__What the task requires__
Exactly reproduce the lines from the top of the entries below through the line containing "over the top.", with both ends included.

__Given entries__
+++++
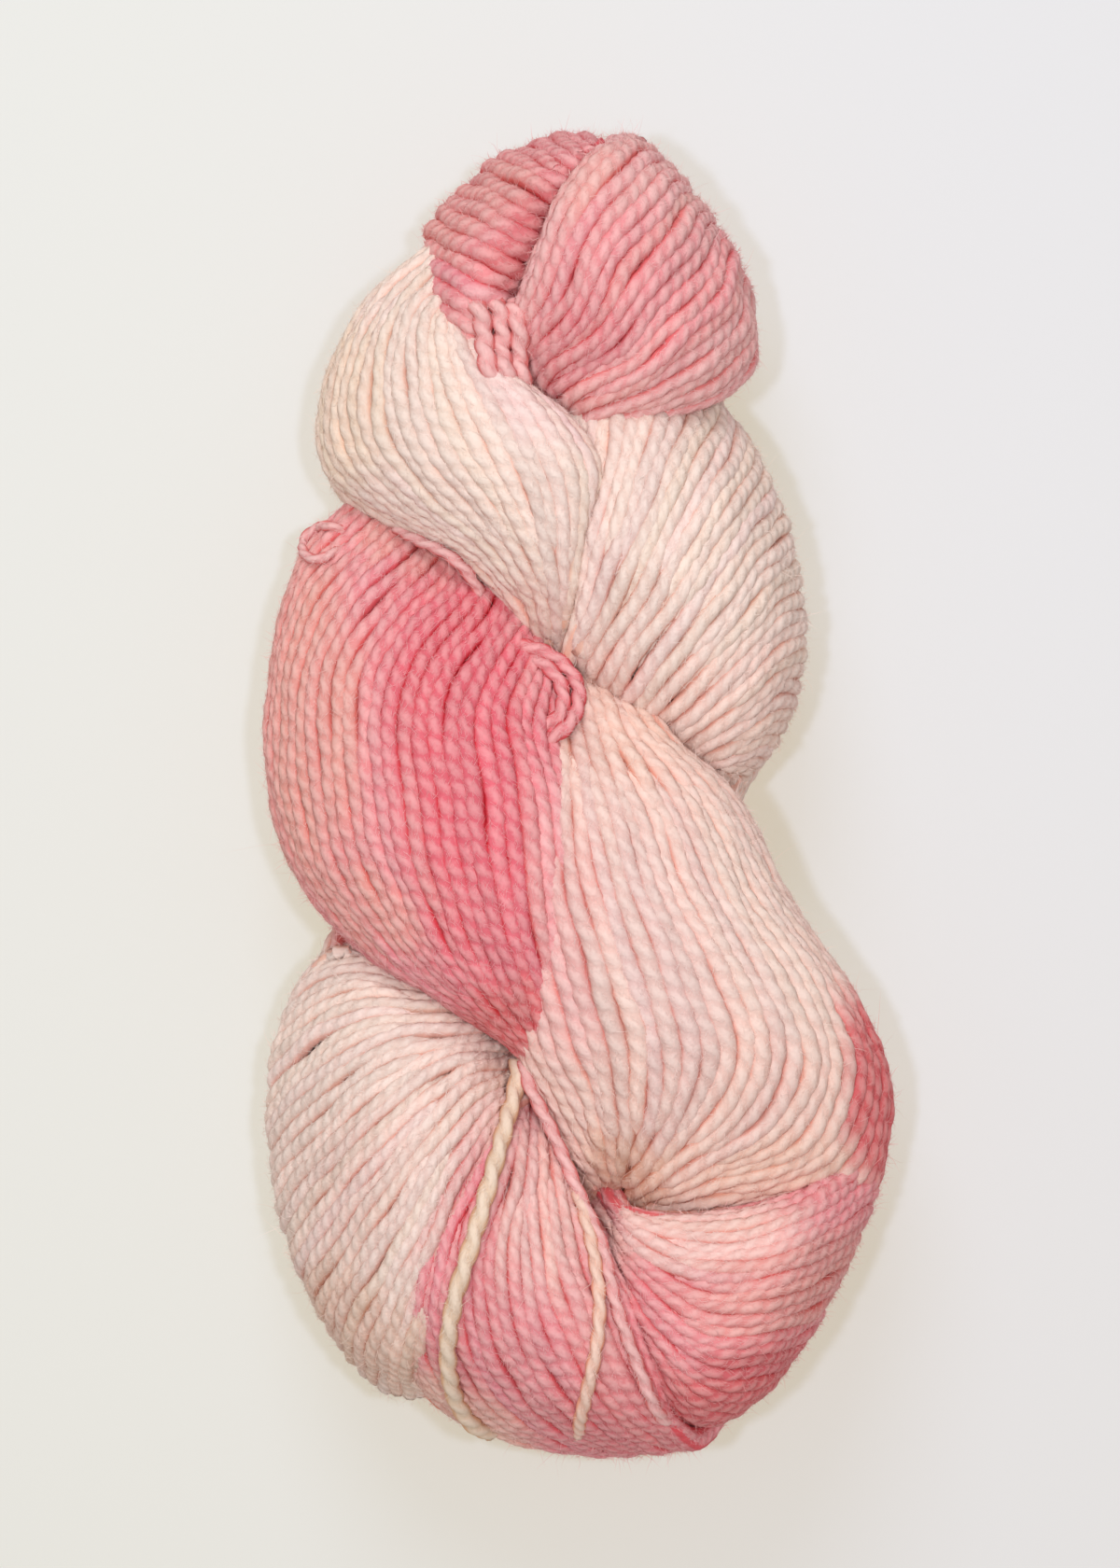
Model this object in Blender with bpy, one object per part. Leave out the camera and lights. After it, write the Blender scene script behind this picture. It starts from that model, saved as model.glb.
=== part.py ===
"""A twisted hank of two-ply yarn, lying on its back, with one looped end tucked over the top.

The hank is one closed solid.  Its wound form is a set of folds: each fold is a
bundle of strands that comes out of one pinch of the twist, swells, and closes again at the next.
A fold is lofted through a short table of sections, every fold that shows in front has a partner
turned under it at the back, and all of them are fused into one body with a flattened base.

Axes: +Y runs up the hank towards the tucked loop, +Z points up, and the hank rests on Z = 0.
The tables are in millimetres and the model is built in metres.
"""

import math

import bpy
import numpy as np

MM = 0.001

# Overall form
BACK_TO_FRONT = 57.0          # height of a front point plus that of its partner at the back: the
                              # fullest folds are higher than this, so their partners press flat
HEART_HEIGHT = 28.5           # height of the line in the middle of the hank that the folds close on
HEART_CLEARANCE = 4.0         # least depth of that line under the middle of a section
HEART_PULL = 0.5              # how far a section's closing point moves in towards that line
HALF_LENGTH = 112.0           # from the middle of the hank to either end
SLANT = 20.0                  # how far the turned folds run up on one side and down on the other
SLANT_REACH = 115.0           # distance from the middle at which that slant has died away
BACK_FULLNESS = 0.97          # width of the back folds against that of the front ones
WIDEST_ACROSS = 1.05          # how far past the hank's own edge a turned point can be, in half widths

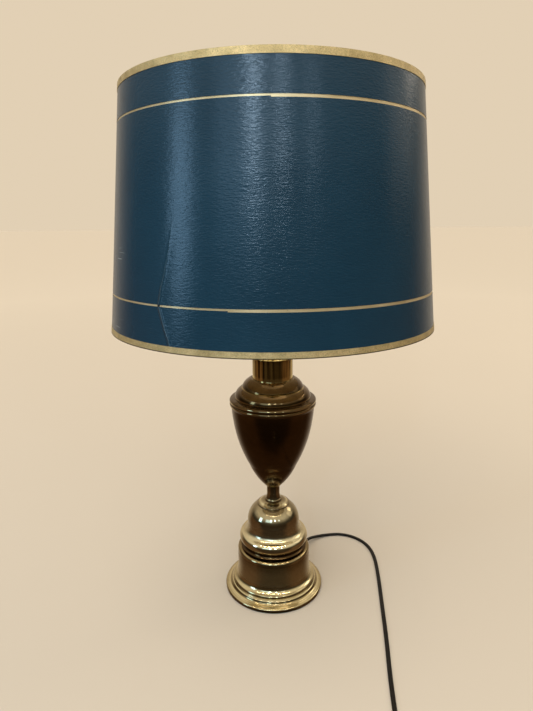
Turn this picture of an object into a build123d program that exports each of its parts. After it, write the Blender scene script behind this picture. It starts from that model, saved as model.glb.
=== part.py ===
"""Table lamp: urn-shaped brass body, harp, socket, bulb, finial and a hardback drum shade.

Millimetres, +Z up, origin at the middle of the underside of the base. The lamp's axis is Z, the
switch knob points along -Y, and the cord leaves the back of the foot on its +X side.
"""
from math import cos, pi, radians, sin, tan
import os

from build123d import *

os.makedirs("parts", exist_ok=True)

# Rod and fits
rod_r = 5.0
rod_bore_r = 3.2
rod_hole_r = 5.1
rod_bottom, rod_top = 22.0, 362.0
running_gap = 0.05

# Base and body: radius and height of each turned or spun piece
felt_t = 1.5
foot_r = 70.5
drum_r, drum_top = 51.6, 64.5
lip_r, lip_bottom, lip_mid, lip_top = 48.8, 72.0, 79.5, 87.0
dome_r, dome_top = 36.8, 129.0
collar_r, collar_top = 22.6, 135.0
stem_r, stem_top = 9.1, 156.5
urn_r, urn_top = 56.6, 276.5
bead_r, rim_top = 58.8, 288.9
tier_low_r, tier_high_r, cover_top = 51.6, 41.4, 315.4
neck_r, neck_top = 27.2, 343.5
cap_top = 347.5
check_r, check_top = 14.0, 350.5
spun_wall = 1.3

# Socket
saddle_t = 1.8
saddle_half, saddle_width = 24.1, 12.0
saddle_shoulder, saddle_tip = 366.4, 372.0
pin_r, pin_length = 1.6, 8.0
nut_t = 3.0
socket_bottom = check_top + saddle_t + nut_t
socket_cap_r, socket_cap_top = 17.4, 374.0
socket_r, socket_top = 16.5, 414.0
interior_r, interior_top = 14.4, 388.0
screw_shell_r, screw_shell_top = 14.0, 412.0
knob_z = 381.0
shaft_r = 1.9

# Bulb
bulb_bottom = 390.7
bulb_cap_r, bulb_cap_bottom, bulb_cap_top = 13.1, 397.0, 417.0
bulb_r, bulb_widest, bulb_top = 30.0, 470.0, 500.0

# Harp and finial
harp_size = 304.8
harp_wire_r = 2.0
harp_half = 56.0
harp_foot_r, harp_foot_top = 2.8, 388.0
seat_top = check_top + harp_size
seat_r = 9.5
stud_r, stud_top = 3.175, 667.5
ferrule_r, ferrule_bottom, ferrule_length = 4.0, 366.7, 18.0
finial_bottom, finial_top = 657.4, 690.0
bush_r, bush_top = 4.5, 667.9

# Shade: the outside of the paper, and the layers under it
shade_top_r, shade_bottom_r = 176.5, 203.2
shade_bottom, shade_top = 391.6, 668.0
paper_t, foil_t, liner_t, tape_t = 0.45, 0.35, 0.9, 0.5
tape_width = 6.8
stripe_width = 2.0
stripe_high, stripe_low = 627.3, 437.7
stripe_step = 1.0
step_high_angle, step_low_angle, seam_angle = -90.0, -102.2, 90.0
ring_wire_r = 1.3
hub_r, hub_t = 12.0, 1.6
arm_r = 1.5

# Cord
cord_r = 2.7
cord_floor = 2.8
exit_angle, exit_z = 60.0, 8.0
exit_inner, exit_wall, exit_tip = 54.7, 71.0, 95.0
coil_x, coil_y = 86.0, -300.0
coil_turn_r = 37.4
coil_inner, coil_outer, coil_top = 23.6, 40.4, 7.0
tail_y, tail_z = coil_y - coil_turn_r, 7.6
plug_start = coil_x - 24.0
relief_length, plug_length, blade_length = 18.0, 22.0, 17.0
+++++
__Result for this task__
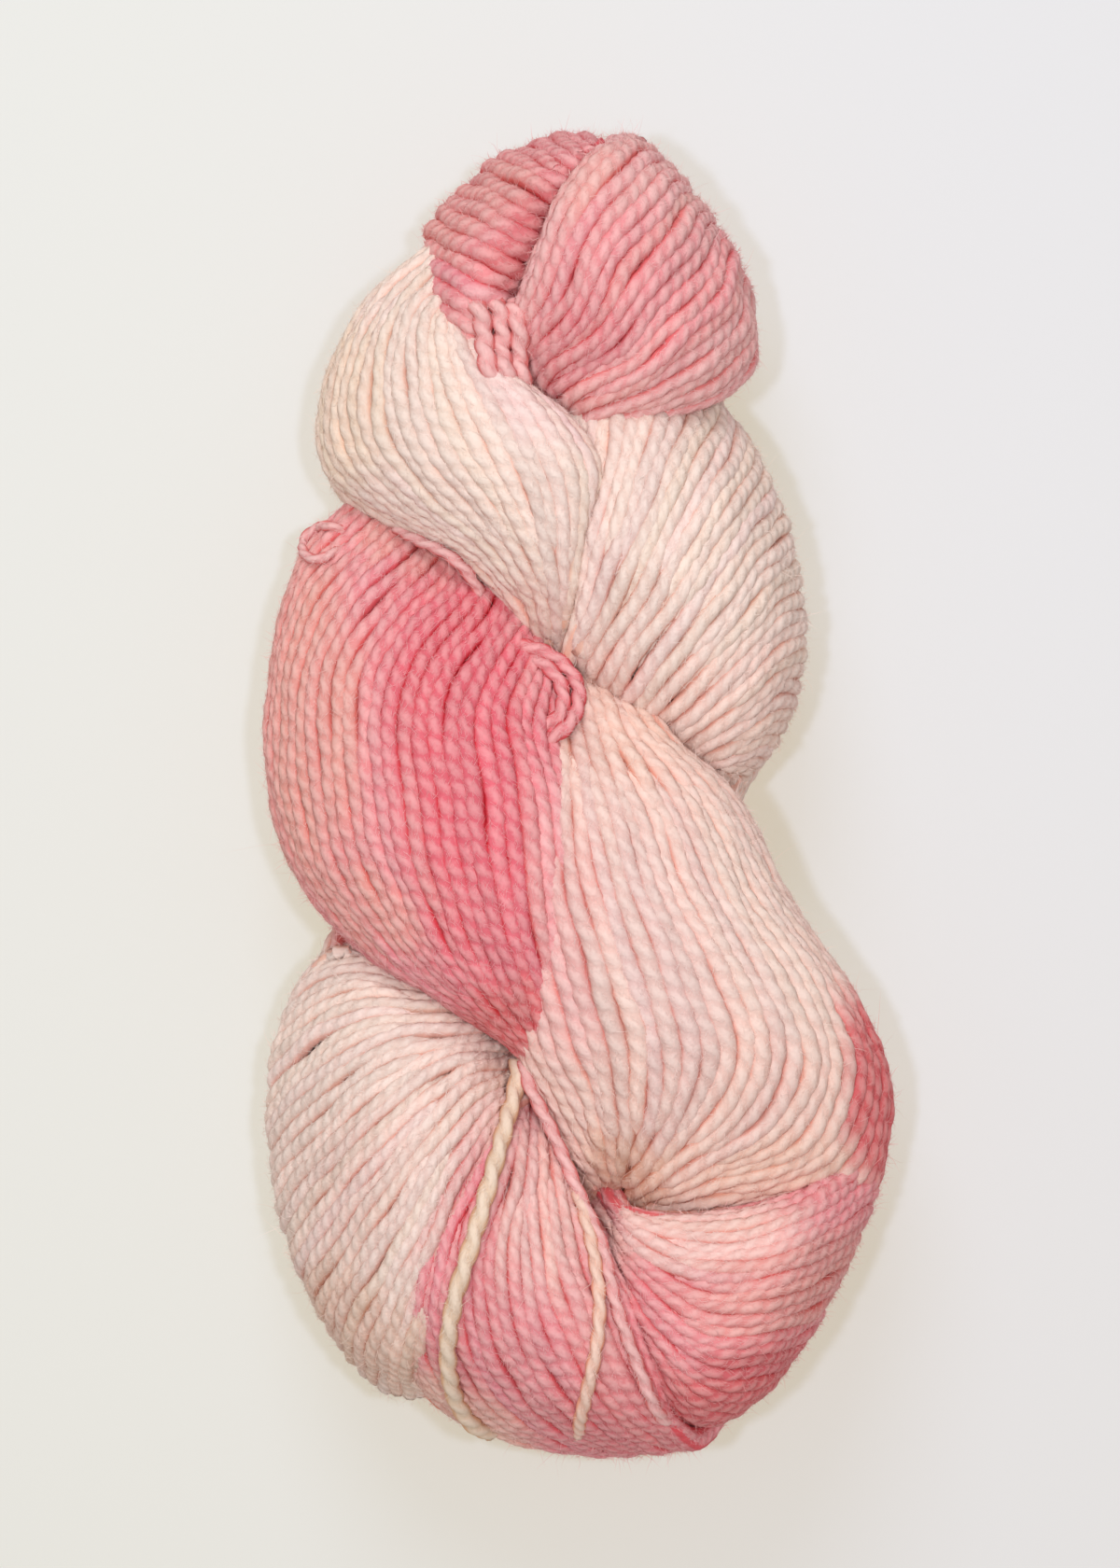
Model this object in Blender with bpy, one object per part. Leave out the camera and lights. After it, write the Blender scene script behind this picture. It starts from that model, saved as model.glb.
=== part.py ===
"""A twisted hank of two-ply yarn, lying on its back, with one looped end tucked over the top.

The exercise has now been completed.